In Kalmegha village within Lalgola, 70-year-old Ashfaq Mollah expressed concern that his wife’s name was missing from the electoral rolls, despite her having voted in every election since the 1980s.
”We visited the office three times with our documents. They keep telling us ’come back later’. Now people are scared. If your name disappears from the rolls, others begin to question you,” he said.
Throughout Murshidabad, many Muslims express that the discourse surrounding infiltration has left them feeling perpetually under suspicion. In Jalangi bazaar, a BJP poster near the bus stand proclaimed, ”Seal the border, save Bengal.”
A short distance away, a TMC banner accused the saffron party of labeling every Bengali-speaking Muslim as an infiltrator.
Residents note that the lack of a border fence has also fostered a twilight economy involving cattle smuggling, drug trafficking, counterfeit currency, and nighttime crossings of the river.

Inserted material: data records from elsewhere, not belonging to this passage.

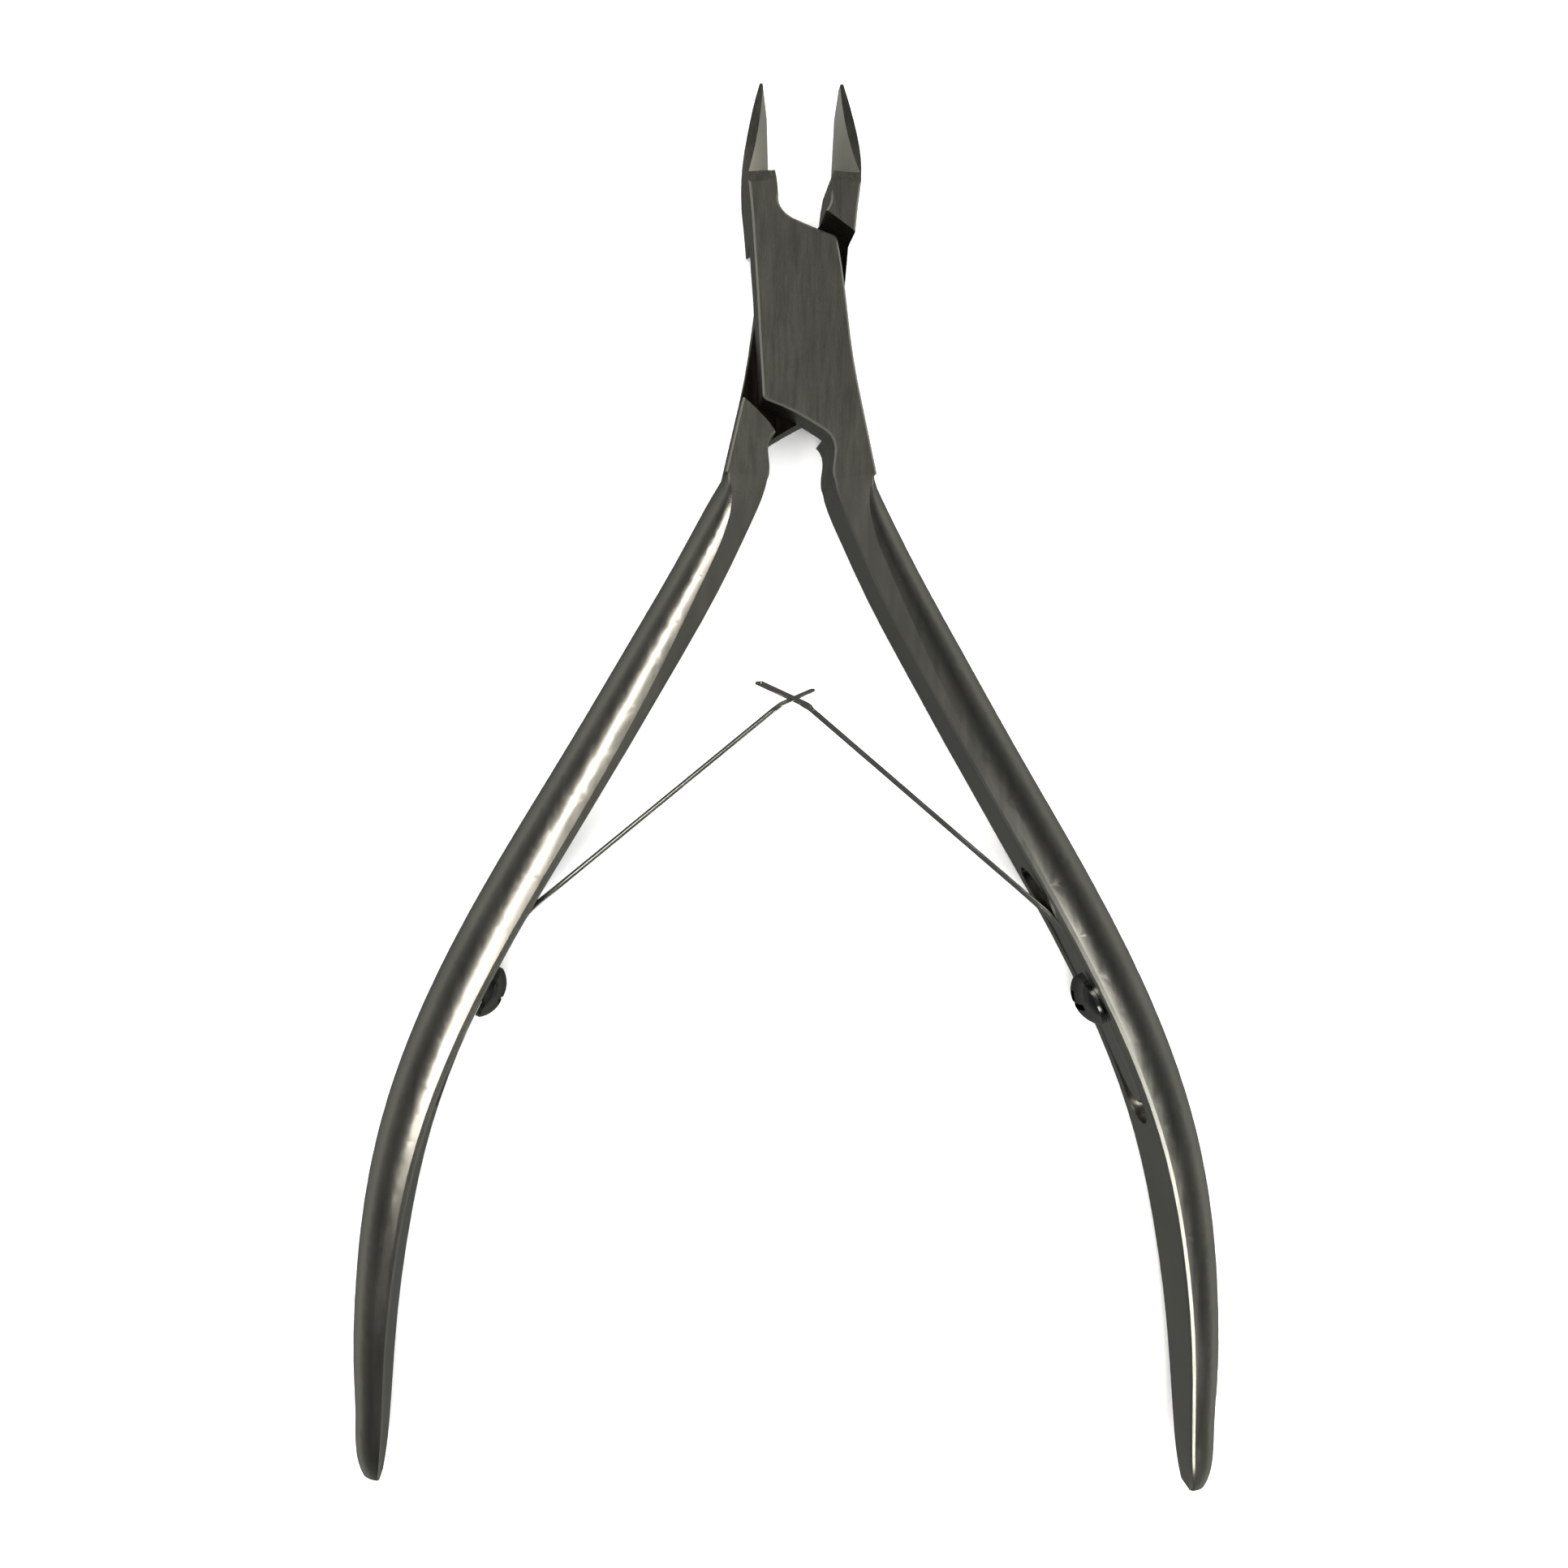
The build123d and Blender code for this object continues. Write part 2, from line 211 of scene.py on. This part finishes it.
def rivet_steel():
    """The rivet's head, made flush by grinding: round grinding marks."""
    m = Nodes("rivet_steel")
    rings = m.add("ShaderNodeTexWave", wave_type="RINGS", rings_direction="Z")
    m.link(m.place, rings.inputs["Vector"])
    rings.inputs["Scale"].default_value = 1500
    rings.inputs["Distortion"].default_value = 1.5
    grain = m.noise((4000, 4000, 4000), detail=3)
    m.into(Base_Color=m.mix(grain, (0.36, 0.36, 0.34, 1), (0.46, 0.45, 0.42, 1)), Metallic=1.0)
    m.into(Roughness=m.remap(rings.outputs["Fac"], 0, 1, 0.24, 0.38))
    m.bump(m.math("ADD", rings.outputs["Fac"], grain), 0.2, 0.004 * MM)
    return m.material


def spring_steel():
    """Thin bright spring strip with fine rolling lines."""
    m = Nodes("spring_steel")
    lines = m.noise((500, 500, 9000), detail=3)
    m.into(Base_Color=m.mix(lines, (0.36, 0.36, 0.35, 1), (0.52, 0.52, 0.50, 1)), Metallic=1.0)
    m.into(Roughness=m.remap(lines, 0.3, 0.7, 0.14, 0.26))
    m.bump(lines, 0.15, 0.003 * MM)
    return m.material


def screw_steel():
    """Near-black, glossy screw."""
    m = Nodes("screw_steel")
    haze = m.noise((900, 900, 900), detail=4)
    m.into(Base_Color=m.mix(haze, (0.10, 0.10, 0.10, 1), (0.20, 0.20, 0.195, 1)), Metallic=1.0)
    m.into(Roughness=m.remap(haze, 0.3, 0.7, 0.10, 0.22))
    m.bump(haze, 0.1, 0.01 * MM)
    return m.material


def paint(obj, material):
    """Every slot of a piece gets the material."""
    if not obj.material_slots:
        obj.data.materials.append(material)
    for slot in obj.material_slots:
        slot.material = material


# ---------------------------------------------------------------- leaf springs
def clamped_stretch():
    """Three points of the clamped leaf's centre line at rest, tail first."""
    tail, middle, top = (Vector(point) for point in FACE_SHUT)
    into = Vector((top.y - tail.y, tail.x - top.x)).normalized()
    swing = Matrix.Rotation(HALF_OPEN, 2)
    return [swing @ (point + into * LEAF_DEPTH) for point in (tail, middle, top)]


CLAMP = clamped_stretch()


def arc_points(a, b, c, count):
    """Points along the circle through a, b and c, from a to c."""
    (ax, ay), (bx, by), (cx, cy) = a, b, c
    d = 2 * (ax * (by - cy) + bx * (cy - ay) + cx * (ay - by))
    sq = [p[0] ** 2 + p[1] ** 2 for p in (a, b, c)]
    ux = (sq[0] * (by - cy) + sq[1] * (cy - ay) + sq[2] * (ay - by)) / d
    uy = (sq[0] * (cx - bx) + sq[1] * (ax - cx) + sq[2] * (bx - ax)) / d
    start = atan2(ay - uy, ax - ux)
    sweep = (atan2(cy - uy, cx - ux) - start + pi) % (2 * pi) - pi
    r = ((ax - ux) ** 2 + (ay - uy) ** 2) ** 0.5
    turns = [start + sweep * i / count for i in range(count + 1)]
    return [(ux + r * cos(t), uy + r * sin(t)) for t in turns]


def line_points(p, q, step):
    """Points from p to q about a step apart, p left out."""
    length = ((q[0] - p[0]) ** 2 + (q[1] - p[1]) ** 2) ** 0.5
    count = max(1, round(length / step))
    shares = [i / count for i in range(1, count + 1)]
    return [(p[0] + (q[0] - p[0]) * s, p[1] + (q[1] - p[1]) * s) for s in shares]


def smooth_step(t):
    """Rises smoothly from 0 to 1 while t does."""
    t = min(max(t, 0.0), 1.0)
    return t * t * (3 - 2 * t)


def head_point(x):
    """Point of the head's centre line at x."""
    return (x, ARM_BEND[1] + (ARM_BEND[0] - x) * HEAD_RISE)


def rounded(points):
    """The same line with each inner point drawn towards its neighbours."""
    threes = zip(points, points[1:], points[2:])
    inner = [tuple((a + 2 * b + c) / 4 for a, b, c in zip(*three)) for three in threes]
    return [points[0]] + inner + [points[-1]]


def leaf_line(end_x):
    """Centre line of a leaf from its tail to the end of its head, and the lengths along it."""
    points = arc_points(*CLAMP, 24)
    points += line_points(points[-1], ARM_BEND, 0.5)
    points += line_points(ARM_BEND, head_point(end_x), 0.12)
    for _ in range(3):
        points = rounded(points)
    run = [0.0]
    for p, q in zip(points, points[1:]):
        run.append(run[-1] + ((q[0] - p[0]) ** 2 + (q[1] - p[1]) ** 2) ** 0.5)
    return points, run


def leaf_mesh(name, slotted):
    """A leaf as one sheet with thickness: rounded tail, long arm, slotted head or tongue."""
    points, run = leaf_line(SLOT_HEAD_X if slotted else TONGUE_X)
    neck = LEAF_W / 2
    clamped = max(s for (x, y), s in zip(points, run) if y < CLAMP[2][1])
    rows = []
    for (x, y), s in zip(points, run):
        tail = min(s, neck)
        half = max((neck ** 2 - (neck - tail) ** 2) ** 0.5, 0.5)
        half -= (LEAF_W - ARM_W) / 2 * smooth_step((s - clamped) / LEAF_W)
        in_head = slotted and x < ARM_BEND[0] + HEAD_BLEND
        if in_head:
            half = SLOT_HEAD_W / 2
        if not slotted and x < TONGUE_ROOT_X + HEAD_BLEND:
            half = TONGUE_W / 2
        inner = SLOT_W / 2 if in_head else half / 2
        rows.append((x, y, [-half, -inner, inner, half]))
    bm = bmesh.new()
    grid = [[bm.verts.new((x * MM, y * MM, MID + z * MM)) for z in zs] for x, y, zs in rows]
    for i in range(len(grid) - 1):
        middle = (rows[i][0] + rows[i + 1][0]) / 2
        for k in range(3):
            if slotted and k == 1 and SLOT_X[1] < middle < SLOT_X[0]:
                continue
            bm.faces.new((grid[i][k], grid[i][k + 1], grid[i + 1][k + 1], grid[i + 1][k]))
    mesh = bpy.data.meshes.new(name)
    bm.to_mesh(mesh)
    bm.free()
    piece = bpy.data.objects.new(name, mesh)
    bpy.context.scene.collection.objects.link(piece)
    thick = piece.modifiers.new("thickness", "SOLIDIFY")
    thick.thickness = LEAF_T * MM
    thick.offset = 0
    soft = piece.modifiers.new("edges", "BEVEL")
    soft.width = LEAF_EDGE * MM
    soft.segments = 2
    soft.limit_method = "ANGLE"
    soft.angle_limit = radians(50)
    bpy.context.view_layer.update()
    final = bpy.data.meshes.new_from_object(piece.evaluated_get(bpy.context.evaluated_depsgraph_get()))
    piece.modifiers.clear()
    piece.data = final
    for face in final.polygons:
        face.use_smooth = True
    final.set_sharp_from_angle(angle=radians(40))
    return piece


def add_leaf(side, slotted):
    """One continuous leaf, bending from the lever that clamps it into its free arm."""
    leaf = leaf_mesh(side + "_leaf", slotted)
    if side == "left":
        leaf.data.transform(Matrix.Diagonal((-1, 1, 1, 1)))
        leaf.data.flip_normals()
    paint(leaf, SPRING)
    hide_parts(side + "_leaf_base", side + "_leaf_arm")
    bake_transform(leaf)


# ---------------------------------------------------------------- stage
def add_floor():
    """White floor; it isn't mirrored in the steel."""
    bpy.ops.mesh.primitive_plane_add(size=4, location=(0, 0, -0.02 * MM))
    floor = bpy.context.object
    floor.name = "floor"
    m = Nodes("floor")
    m.into(Base_Color=(0.86, 0.86, 0.86, 1), Roughness=0.9)
    paint(floor, m.material)
    floor.visible_glossy = False


def add_panel(name, at, size, power, colour=(1, 1, 1), glossy=True):
    """A soft box that leans over towards the nipper's long axis; its first side runs along that axis."""
    data = bpy.data.lights.new(name, "AREA")
    data.shape = "RECTANGLE"
    data.size, data.size_y = size
    data.energy = power
    data.color = colour
    lamp = bpy.data.objects.new(name, data)
    bpy.context.scene.collection.objects.link(lamp)
    lamp.location = at
    aim = Vector((0, lamp.location.y, 0)) - lamp.location
    lamp.rotation_euler = aim.to_track_quat("-Z", "Y").to_euler()
    lamp.visible_glossy = glossy


def add_world():
    """Dim room: palest round the horizon, darker above it and below."""
    world = bpy.data.worlds.new("world")
    bpy.context.scene.world = world
    world.use_nodes = True
    tree = world.node_tree
    back = tree.nodes["Background"]
    place = tree.nodes.new("ShaderNodeTexCoord")
    axes = tree.nodes.new("ShaderNodeSeparateXYZ")
    tree.links.new(place.outputs["Generated"], axes.inputs[0])
    ramp = tree.nodes.new("ShaderNodeValToRGB")
    span = tree.nodes.new("ShaderNodeMapRange")
    span.inputs["From Min"].default_value = -1
    tree.links.new(axes.outputs["Z"], span.inputs["Value"])
    tree.links.new(span.outputs["Result"], ramp.inputs["Fac"])
    stops = ramp.color_ramp.elements
    stops[0].position, stops[0].color = 0.0, (0.08, 0.082, 0.076, 1)
    stops[1].position, stops[1].color = 1.0, (0.16, 0.163, 0.152, 1)
    for position, grey in ((0.25, 0.24), (0.48, 0.34), (0.62, 0.15), (0.8, 0.035), (0.92, 0.10)):
        stop = stops.new(position)
        stop.color = (grey, grey * 1.02, grey * 0.95, 1)
    tree.links.new(ramp.outputs["Color"], back.inputs["Color"])
    back.inputs["Strength"].default_value = 1.0


# ---------------------------------------------------------------- the scene
add_camera()
STEEL = lever_steel()
SPRING = spring_steel()
paint(nodes["front_lever"], STEEL)
paint(nodes["rear_lever"], STEEL)
paint(nodes["pivot_rivet"], rivet_steel())
SCREW = screw_steel()
paint(nodes["right_leaf_screw"], SCREW)
paint(nodes["left_leaf_screw"], SCREW)
for node in ("right_leaf_base", "right_leaf_arm", "left_leaf_base", "left_leaf_arm"):
    paint(nodes[node], SPRING)
add_leaf("right", True)
add_leaf("left", False)

add_floor()
add_world()
add_panel("floor_light", (0, -0.035, 0.8), (1.2, 1.2), 22, glossy=False)
add_panel("left_box", (-0.30, 0.15, 0.55), (0.8, 0.09), 1.8, colour=(1, 0.96, 0.88))
add_panel("right_box", (0.30, -0.35, 0.50), (0.55, 0.07), 0.8, colour=(1, 1, 0.94))
bpy.context.scene.view_settings.view_transform = "Standard"
bpy.context.scene.view_settings.look = "None"
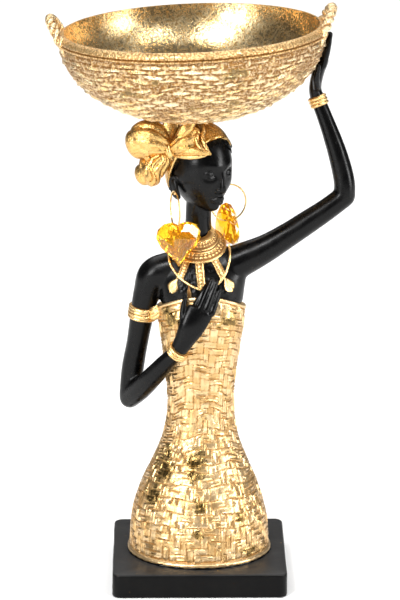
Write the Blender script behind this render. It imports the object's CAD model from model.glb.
# %% [markdown]
# # A gilt figurine of a woman with a basket
#
# The object is a small resin figurine, about 32 cm tall. One casting holds the plinth, the woven dress,
# the woman and the round basket on her head. It is painted satin black, and the dress, the headwrap, the
# jewellery and the basket are covered in gold leaf with an amber patina. Two wire hoops with clear heart
# beads hang in her ears. This lesson builds each form with numbers and small functions, then fuses them
# into one skin.

import math

import bpy
import numpy as np
from mathutils import Matrix, Vector


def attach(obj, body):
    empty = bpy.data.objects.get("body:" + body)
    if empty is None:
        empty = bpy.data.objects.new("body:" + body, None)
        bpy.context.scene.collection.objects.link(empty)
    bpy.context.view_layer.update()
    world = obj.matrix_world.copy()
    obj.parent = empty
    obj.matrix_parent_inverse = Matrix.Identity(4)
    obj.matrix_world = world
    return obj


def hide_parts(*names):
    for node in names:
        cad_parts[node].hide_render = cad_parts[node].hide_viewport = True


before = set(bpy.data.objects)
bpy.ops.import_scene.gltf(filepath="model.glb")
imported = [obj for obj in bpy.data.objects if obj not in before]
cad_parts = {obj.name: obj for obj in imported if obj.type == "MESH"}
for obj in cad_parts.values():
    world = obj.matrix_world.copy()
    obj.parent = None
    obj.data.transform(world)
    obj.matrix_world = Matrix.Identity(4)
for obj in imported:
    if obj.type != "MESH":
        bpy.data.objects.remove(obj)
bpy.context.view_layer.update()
MM = 0.001
print("nodes:", sorted(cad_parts))

# %% [markdown]
# ## Camera, floor and light
#
# A product photograph of a small thing is taken from far away with a long lens, a little above it. The
# camera here has that long lens. The lights are big and soft, because gold only looks like gold when it
# has large bright shapes and some darker room to reflect. The floor is plain and pale and reaches behind
# the object.

# %% Camera
PITCH = math.radians(15.371)
TURN = math.radians(-0.543)
camera_data = bpy.data.cameras.new("camera")
camera_data.sensor_fit = "HORIZONTAL"
camera_data.sensor_width = 36
camera_data.lens = 319.04
camera_data.clip_end = 60
camera = bpy.data.objects.new("camera", camera_data)
camera.location = Matrix.Rotation(TURN, 3, "Z") @ Vector((0.00054, -1.8751, 0.6717))
camera.rotation_euler = (math.pi / 2 - PITCH, 0, TURN)
bpy.context.scene.collection.objects.link(camera)
bpy.context.scene.camera = camera
bpy.context.scene.view_settings.view_transform = "Standard"
print("camera stands at", [round(v, 3) for v in camera.location])

# %% Lights


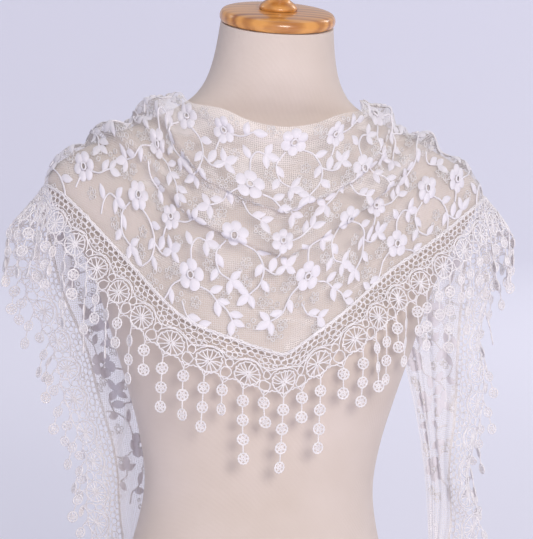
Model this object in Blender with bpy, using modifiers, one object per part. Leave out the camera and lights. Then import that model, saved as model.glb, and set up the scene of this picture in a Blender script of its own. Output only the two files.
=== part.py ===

”Everyone is aware of what occurs here. Cows are exported, ganja comes in, sometimes cough syrup, sometimes people. But no one wants to speak out openly,” a tea stall owner remarked.
Congress and Left leaders contend that both the BJP and the TMC are utilizing the border to distract from discussions about poverty, migration, and the collapse of agriculture.
”Thousands of young men from these villages are laboring in Kerala, Delhi, and Bengaluru due to a lack of local job opportunities. The river gradually erodes the land yearly. Yet, the elections are only centered on infiltration and SIR,” noted CPI(M) district secretary Jamir Molla.